- Born: William Xavier Kienzle September 11, 1928 Detroit, Michigan, U.S.
- Died: December 28, 2000 (aged 72) West Bloomfield Township, Michigan, U.S.
- Occupations: Priest; writer;
- Spouse: Javan Herman Andrews

= William X. Kienzle =

American novelist

William Xavier Kienzle (September 11, 1928 – December 28, 2000) was an American priest and later writer.

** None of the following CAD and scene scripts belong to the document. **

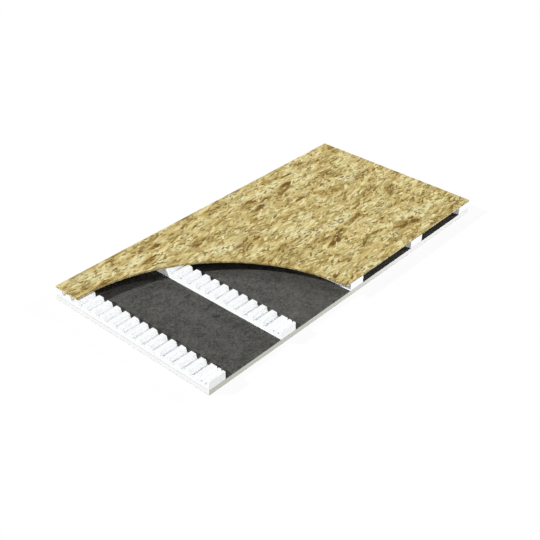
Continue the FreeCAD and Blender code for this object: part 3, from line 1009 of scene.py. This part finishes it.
class ROOFBOARD_OT_strand_board(bpy.types.Operator):
    """Makes the strand board panel with its curved cut-away"""
    bl_idname = "roofboard.strand_board"
    bl_label = "Strand board panel"

    def execute(self, context):
        props = context.scene.roofboard_strand
        panel = bpy.data.objects.new("strand_board", make_panel_mesh(props))
        context.collection.objects.link(panel)
        panel.data.materials.append(strand_material(props))
        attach(panel, "root")
        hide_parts("osb_panel")
        return {"FINISHED"}


class ROOFBOARD_OT_stage(bpy.types.Operator):
    """Makes the floor, the lamps, the even sky and the camera"""
    bl_idname = "roofboard.stage"
    bl_label = "Stage"

    def execute(self, context):
        props = context.scene.roofboard_stage
        add_floor(context, props)
        for name, setting, towards, softness, shadow in LAMPS:
            add_lamp(context, name, getattr(props, setting), towards, softness, shadow)
        add_sky(context, props)
        add_camera(context, props)
        context.scene.view_settings.view_transform = "Standard"
        return {"FINISHED"}


# Each section of the sidebar panel: the scene's name for its settings, their class, and its operator
SECTIONS = (
    ("roofboard_foam", FoamCoreSettings, ROOFBOARD_OT_foam_core),
    ("roofboard_facer", FacerSettings, ROOFBOARD_OT_facers),
    ("roofboard_beads", BeadFoamSettings, ROOFBOARD_OT_spacer_strips),
    ("roofboard_strand", StrandBoardSettings, ROOFBOARD_OT_strand_board),
    ("roofboard_stage", StageSettings, ROOFBOARD_OT_stage),
)


class ROOFBOARD_PT_panel(bpy.types.Panel):
    bl_idname = "ROOFBOARD_PT_panel"
    bl_label = "Roof board"
    bl_space_type = "VIEW_3D"
    bl_region_type = "UI"
    bl_category = "Roof board"

    def draw(self, context):
        for name, group, operator in SECTIONS:
            box = self.layout.box()
            settings = getattr(context.scene, name)
            for setting in group.__annotations__:
                box.prop(settings, setting)
            box.operator(operator.bl_idname)


def register():
    for name, group, operator in SECTIONS:
        bpy.utils.register_class(group)
        setattr(bpy.types.Scene, name, PointerProperty(type=group))
        bpy.utils.register_class(operator)
    bpy.utils.register_class(ROOFBOARD_PT_panel)


def unregister():
    bpy.utils.unregister_class(ROOFBOARD_PT_panel)
    for name, group, operator in reversed(SECTIONS):
        bpy.utils.unregister_class(operator)
        delattr(bpy.types.Scene, name)
        bpy.utils.unregister_class(group)


def main():
    register()
    bpy.ops.roofboard.foam_core()
    bpy.ops.roofboard.facers()
    bpy.ops.roofboard.spacer_strips()
    bpy.ops.roofboard.strand_board()
    bpy.ops.roofboard.stage()


if __name__ == "__main__":
    main()
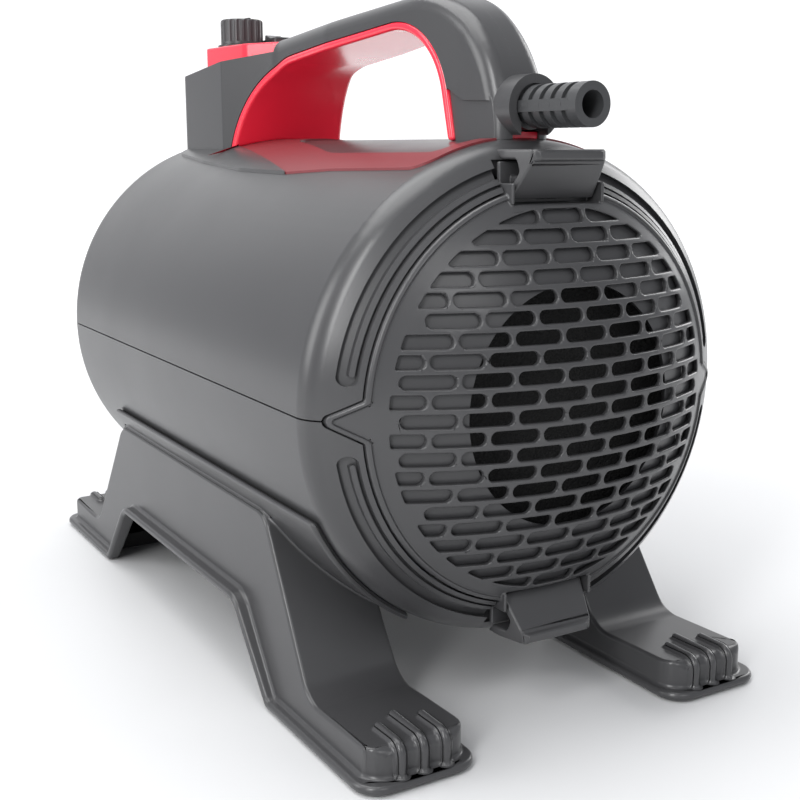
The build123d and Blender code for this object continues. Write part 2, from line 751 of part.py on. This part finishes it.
def skid_plan(inset):
    """Top view of a skid with rounded toes."""
    width = skid_outer + 0.5 - skid_inner - 2 * inset
    length = 2 * (skid_centre + 41.3 - inset)
    middle = (skid_outer + 0.5 + skid_inner) / 2
    return Pos(middle, skid_centre) * RectangleRounded(width, length, 11 - inset)


def skid_hollow():
    """Channel inside a skid, open underneath."""
    hollow = prism_x(skid_side(skid_wall), 120) & prism_y(skid_section(skid_wall), -60, 400)
    hollow = hollow & prism_z(skid_plan(skid_wall), -160, -40)
    return hollow - along_y(drum_radius + saddle_thickness, -60, 400)


def skid_lip():
    """Outline flange that follows the feet and the arch and stands proud on both sides."""
    far = 2 * skid_centre
    low = floor_z + pad_drop
    band = rectangle(skid_centre - foot_reach, skid_centre + foot_reach, low, low + 4.2)
    band = band + (skid_arch(4.2) & rectangle(0, far, low, 0)) - skid_arch(0)
    plan = Pos((flange_inner + flange_outer) / 2, skid_centre)
    plan = plan * RectangleRounded(flange_outer - flange_inner, 2 * foot_reach, 12)
    return prism_x(band, 120) & prism_z(plan, floor_z - 5, 0)


def toe_ribs():
    """Three grip ribs over each toe of a skid."""
    ribs = []
    for x, start in ((69.0, -22.0), (79.5, -16.0), (90.0, -22.0)):
        outline = FilletPolyline((-44.2, floor_z + 2), (-44.2, floor_z + 20.4), (start, floor_z + 20.4),
                                 (start, floor_z + 14), (-36, floor_z + 14), (-36, floor_z + 2),
                                 radius=[0, 7, 1.5, 0, 0, 0], close=True)
        rib = prism_x(make_face(outline), 2.0)
        ribs.append(Pos(x, 0, 0) * rib)
        ribs.append(Pos(x, 2 * skid_centre, 0) * Rot(0, 0, 180) * rib)
    return ribs


def skid():
    """One side skid: two feet, sloping legs, a beam and a saddle under the drum."""
    body = prism_x(skid_side(0), 120) & prism_y(skid_section(0), -60, 400) & prism_z(skid_plan(0), -150, -40)
    saddle = along_y(drum_radius + saddle_thickness, 8, 268) & block(skid_inner, 104, 0, 330, -110, -46)
    body = body + saddle + skid_lip()
    for rib in toe_ribs():
        body = body + rib
    body = body - skid_hollow() - prism_x(skid_arch(0), 120)
    spots = [spot for spot in skid_screw_spots if spot[0] > 0]
    for x, y in spots:
        body = body + along_z(6, -94.2, -76, x, y)
    body = body - along_y(drum_radius, -60, 400)
    for x, y in spots:
        body = body - along_z(2.2, -110, -60, x, y)
    return body


def foot_pad(y_from, y_to):
    """Rubber insert in the open underside of a foot."""
    return skid_hollow() & block(50, 110, y_from, y_to, floor_z, floor_z + 9)


def skid_screws():
    screws = []
    for x, y in skid_screw_spots:
        shank = along_z(screw_core, -94.2, -69.4, x, y)
        screws.append(shank + along_z(3.6, -96.8, -94.2, x, y) - along_z(1.5, -96.9, -95.4, x, y))
    return Compound(children=screws)


# ---- outlet ----
def outlet_nozzle():
    """Cone and spigot that the hose pushes onto."""
    nozzle = turned((outlet_opening, drum_back), (60, drum_back), (60, drum_back + 3.2), (50.6, drum_back + 3.2), (49.5, drum_back + 4.4),
                  (spigot_radius + 3.2, 352), (spigot_radius, 354.5), (spigot_radius, nozzle_end),
                  (spigot_bore, nozzle_end), (spigot_bore, 353), (outlet_opening, drum_back + 3.4))
    for x in (-nozzle_screw_offset, nozzle_screw_offset):
        for z in (-nozzle_screw_offset, nozzle_screw_offset):
            nozzle -= along_y(2.2, drum_back - 1, drum_back + 3.3, x, z)
    return nozzle


def outlet_guard():
    """Finger guard inside the nozzle: a ring, a hub and six vanes."""
    guard = tube(outlet_opening, outlet_opening - 2.5, drum_back + 0.4, drum_back + 3.2)
    guard += along_y(7, drum_back + 0.4, drum_back + 3.2)
    guard += tube(26, 24, drum_back + 0.4, drum_back + 3.2)
    for index in range(6):
        vane = block(5, outlet_opening - 1, drum_back + 0.4, drum_back + 3.2, -0.8, 0.8)
        guard += Rot(0, 60 * index, 0) * vane
    return guard


def nozzle_screws():
    screws = []
    seat = drum_back + 3.2
    for x in (-nozzle_screw_offset, nozzle_screw_offset):
        for z in (-nozzle_screw_offset, nozzle_screw_offset):
            shank = along_y(screw_core, 318.5, seat, x, z)
            screws.append(shank + along_y(3.6, seat, seat + 2.4, x, z) - along_y(1.5, seat + 1, seat + 3, x, z))
    return Compound(children=screws)


# ---- motor and fan ----
def fan_housing():
    """Pressed can round both fan stages, with an inlet eye and outlet ports."""
    can = turned((20, 106), (58, 106), (can_radius, 110), (can_radius, 160), (can_radius - 1.2, 160),
                 (can_radius - 1.2, 110.5), (57.5, 107.2), (20, 107.2))
    return can


def motor_mount_front():
    """Rubber ring between the fan housing and the front bulkhead."""
    return turned((can_radius, 111), (77, 111), (77, front_wall_y), (mount_outer, front_wall_y),
                  (mount_outer, front_wall_y + 3), (77, front_wall_y + 3), (77, 117), (72, 120), (can_radius, 120))


def stage_plate():
    """Fixed return plate between the two impellers."""
    plate = tube(can_radius - 1.2, 14, 128, 129.2)
    for index in range(9):
        vane = block(18, 56, 129.2, 135, -0.6, 0.6)
        plate += Rot(0, 40 * index, 0) * Pos(0, 0, 6) * vane
    return plate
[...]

==Early life and priesthood==
Kienzle was born in Detroit, Michigan. Ordained to the priesthood of the Catholic Church in 1954, Kienzle spent 20 years as a parish priest. From 1962 to 1974 he was editor-in-chief of the archdiocese's newspaper, Michigan Catholic, earning an award from Michigan's Knights of Columbus for general excellence in journalism and a Catholic Press Association acknowledgment for editorial writing. Kienzle left the priesthood in 1974 through a process called laicization and reportedly due to the church's refusal to remarry divorcees.

==Later career==
When Kienzle left the priesthood in 1974, he became the editor-in-chief at MPLS Magazine in Minneapolis. Later moving to Texas, Kienzle was director of the Center for Contemplative Studies at the University of Dallas. During this period, Kienzle authored 24 crime fiction/mystery novels featuring Father Robert Koesler, a Catholic priest.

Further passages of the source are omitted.